NAMED: As player-coach of the Seattle SuperSonics for a salary in excess of $70,000, LEN WILKENS, six-time NBA All-Star guard.
SIGNED: Heisman Trophy winner O.J. SIMPSON, by the Buffalo Bills of the AFL, for an estimated $350,000 over four years, making the ex-USC runner the richest rookie since pro football's common draft eliminated bidding wars. O.J., accused of making extravagant demands when he originally asked for $600,000 for five years and a $500,000 interest-free loan, had hinted that Bills owner Ralph Wilson was simply stalling until after the College All-Star Game so Simpson could make an injury-free debut in Buffalo (see SCORECARD).
SIGNED: By the San Francisco 49ers, Penn State End TED KWALICK; by the Pittsburgh Steelers, North Texas State Defensive Tackle JOE GREENE; by the Boston Patriots, Florida State Flanker RON SELLERS; and by the Cleveland Browns, Michigan Halfback RON JOHNSON. Johnson's lawyer, Arthur Morse, threw up his hands in disgust when his client deserted him and settled for a $50,000 bonus and $50,000 over two years.
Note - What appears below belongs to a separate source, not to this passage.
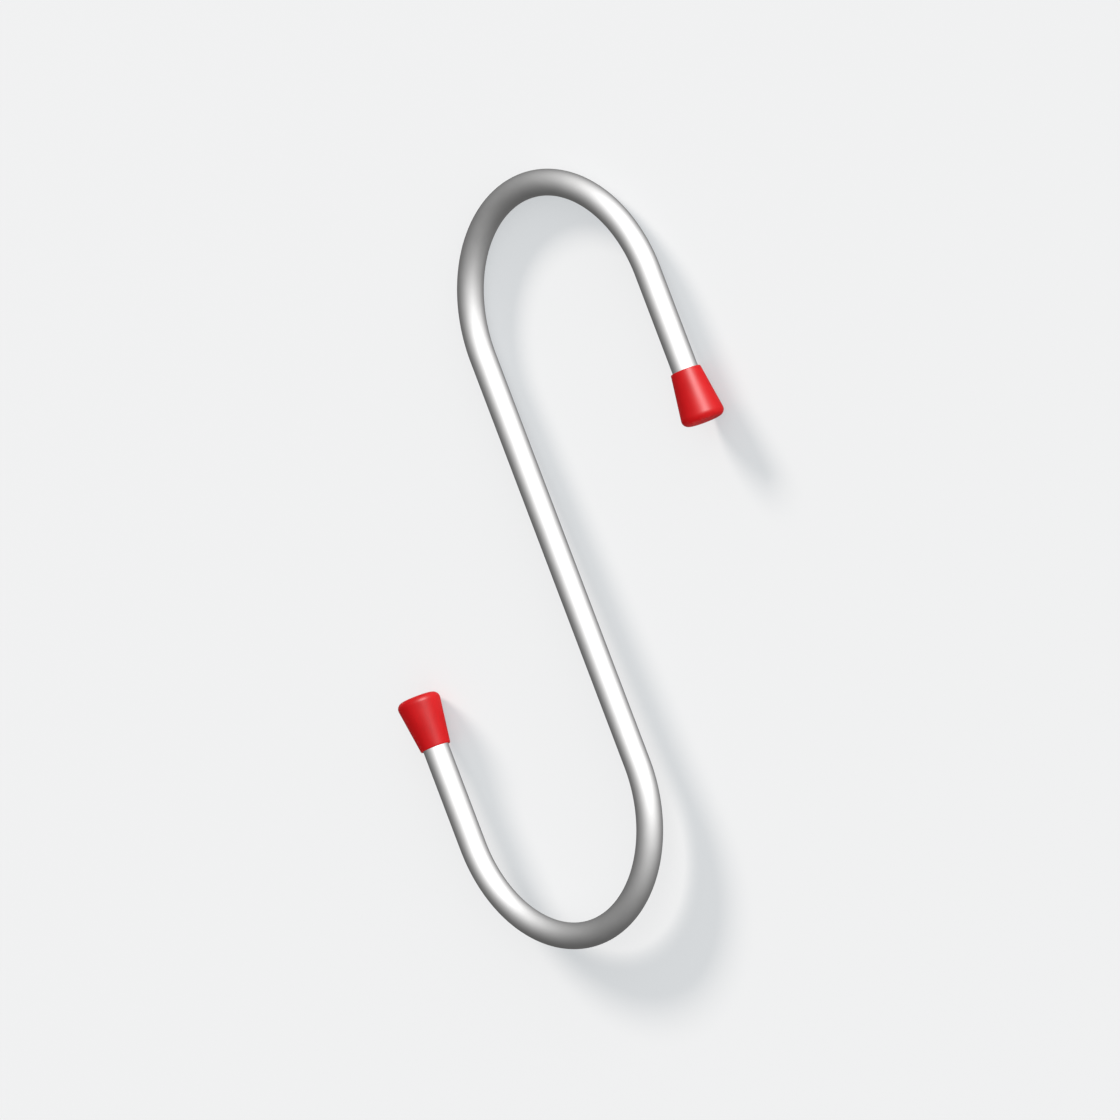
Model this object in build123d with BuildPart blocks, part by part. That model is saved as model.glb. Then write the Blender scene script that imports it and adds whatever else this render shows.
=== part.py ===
from build123d import *
import os
from math import asin, degrees

# Bucket hook: one round steel bar bent into an S, with a flared push-on cap on each end.
#
# The hook lies on a level surface as it comes to rest: on the rims of both caps and on the crown of its
# upper bend, so its own plane leans a little about the line through the two rims. Millimetres.
#   X  across the hook, from the lower arm to the upper arm
#   Y  along the shank, from the lower bend to the upper bend
#   Z  up from the surface
# The origin is on the surface, under the middle of the shank. Half a turn about the middle of the hook,
# in its own plane, brings it onto itself.

# Bar
bar_diameter = 6.0
bar_end_chamfer = 0.6
bend_radius = 30.0  # of both bends, to the middle of the bar
shank_length = 97.5  # straight stretch between the bends
arm_length = 23.8  # straight stretch of each arm, from its bend to the mouth of its cap

# Caps
socket_depth = 9.5
socket_clearance = 0.02  # between the bar and the wall of the socket, on the radius
socket_corner_rounding = 0.4
cap_mouth_wall = 0.48
cap_mouth_rounding = 0.2
cap_flare = 1.7  # how much wider the radius is where the flare would meet the closed end
cap_end_wall = 2.5  # from the bottom of the socket to the edge of the closed end
cap_end_crown = 0.2  # how far the middle of the closed end stands out past its edge
cap_rim_rounding = 1.5

bar_radius = bar_diameter / 2
socket_radius = bar_radius + socket_clearance
cap_mouth_radius = socket_radius + cap_mouth_wall
cap_end_radius = cap_mouth_radius + cap_flare
cap_length = socket_depth + cap_end_wall  # before the rim is rounded

# Half section of a cap: its axis is Y, its mouth is at the origin and its closed end is up
with BuildSketch() as cap_section:
    with BuildLine():
        crown = TangentArc(
            (0, cap_length + cap_end_crown), (cap_end_radius, cap_length), tangent=(1, 0)
        )
        Polyline(
            crown @ 1,
            (cap_mouth_radius, 0),
            (socket_radius, 0),
            (socket_radius, socket_depth),
            (0, socket_depth),
            crown @ 0,
        )
    make_face()
    corners = cap_section.vertices()
    fillet(corners.sort_by(Axis.X)[-1], radius=cap_rim_rounding)
    fillet(corners.group_by(Axis.Y)[0], radius=cap_mouth_rounding)
    fillet(corners.group_by(Axis.Y)[1].sort_by(Axis.X)[-1], radius=socket_corner_rounding)
rim = cap_section.edges().filter_by(GeomType.CIRCLE).sort_by(Axis.X)[-1].arc_center
rim_radius = rim.X + cap_rim_rounding  # at the widest ring of the cap

# Layout in the hook's own plane, measured from its middle
arm_offset = 2 * bend_radius
bend_height = shank_length / 2
mouth_height = bend_height - arm_length
bar_end_height = mouth_height - socket_depth
rim_height = mouth_height - rim.Y

# Lean at rest: the line through both rims is level, and the crown of the upper bend is on the surface
rim_line = Vector(arm_offset, rim_height)
bend_centre = Vector(bend_radius, bend_height)
crown_distance = rim_line.normalized().cross(bend_centre).Z + bend_radius  # from the rim line
rest_lean = degrees(asin((rim_radius - bar_radius) / crown_distance))
middle = Location((0, 0, rim_radius), rim_line, -rest_lean)


# The bar: arm, bend, shank, bend and arm in one sweep
with BuildPart() as hook_rod:
    with BuildLine(Plane(middle)):
        lower_arm = Line((-arm_offset, -bar_end_height), (-arm_offset, -bend_height))
        lower_bend = TangentArc(lower_arm @ 1, (0, -bend_height), tangent=lower_arm % 1)
        shank = Line(lower_bend @ 1, (0, bend_height))
        upper_bend = TangentArc(shank @ 1, (arm_offset, bend_height), tangent=shank % 1)
        Line(upper_bend @ 1, (arm_offset, bar_end_height))
    with BuildSketch(Plane(origin=lower_arm @ 0, z_dir=lower_arm % 0)):
        Circle(bar_radius)
    sweep()
    chamfer(hook_rod.faces().filter_by(GeomType.PLANE).edges(), length=bar_end_chamfer)


def end_cap(mouth):
    """A cap turned from its half section, at the mouth's place: its closed end is along the plane's Y."""
    with BuildPart() as cap:
        with BuildSketch(mouth):
            add(cap_section.sketch)
        revolve(axis=Axis(mouth.origin, mouth.y_dir))
    return cap.part


# The caps: one pushed on each arm, half a turn apart
lower_mouth = Location((-arm_offset, -mouth_height, 0))
half_turn = Location((0, 0, 0), (0, 0, 180))
pieces = {
    "hook_rod": hook_rod.part,
    "lower_end_cap": end_cap(Plane(middle * lower_mouth)),
    "upper_end_cap": end_cap(Plane(middle * half_turn * lower_mouth)),
}

os.makedirs("parts", exist_ok=True)
for name, piece in pieces.items():
    piece.label = name
    export_step(piece, f"parts/{name}.step")
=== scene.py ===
"""Bucket hook: a round steel bar bent into an S, with a red push-on cap on each end."""

from math import asin, atan2, cos, hypot, pi, radians, sin, tan

import bmesh
import bpy
from bpy.props import FloatProperty, FloatVectorProperty, IntProperty, PointerProperty
from mathutils import Matrix, Vector


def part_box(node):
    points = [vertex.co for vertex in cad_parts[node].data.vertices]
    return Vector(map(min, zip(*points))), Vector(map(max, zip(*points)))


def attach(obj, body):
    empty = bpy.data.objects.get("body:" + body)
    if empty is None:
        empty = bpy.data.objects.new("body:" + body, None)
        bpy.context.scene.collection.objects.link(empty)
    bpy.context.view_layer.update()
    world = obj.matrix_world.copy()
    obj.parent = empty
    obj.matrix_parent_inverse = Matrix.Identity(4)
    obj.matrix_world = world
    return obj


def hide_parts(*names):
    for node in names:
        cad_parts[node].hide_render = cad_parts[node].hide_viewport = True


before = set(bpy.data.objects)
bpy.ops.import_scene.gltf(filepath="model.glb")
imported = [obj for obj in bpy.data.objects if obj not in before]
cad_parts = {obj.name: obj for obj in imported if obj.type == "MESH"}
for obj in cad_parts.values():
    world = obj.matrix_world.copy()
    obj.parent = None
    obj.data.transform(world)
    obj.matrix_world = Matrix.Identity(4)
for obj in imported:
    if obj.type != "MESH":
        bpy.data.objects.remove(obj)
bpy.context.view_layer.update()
bar_low, bar_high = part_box("hook_rod")

# How far each arm is turned in the hook's own plane, from the lower one
ARMS = {"lower": 0.0, "upper": pi}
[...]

The multiple signings left Purdue's LEROY KEYES, property of Philadelphia and also a client of Morse, as the only top draft choice still holding out.
DIED: GEORGE PRESTON MARSHALL, 72, flamboyant founder of the Washington Redskins and member of the Pro Football Hall of Fame, at his Georgetown home. He had stepped down as executive head of the NFL club after becoming seriously ill in 1962. Marshall, who made a fortune in the laundry business, is credited with introducing big halftime shows and conceiving the NFL Championship game and Pro Bowl.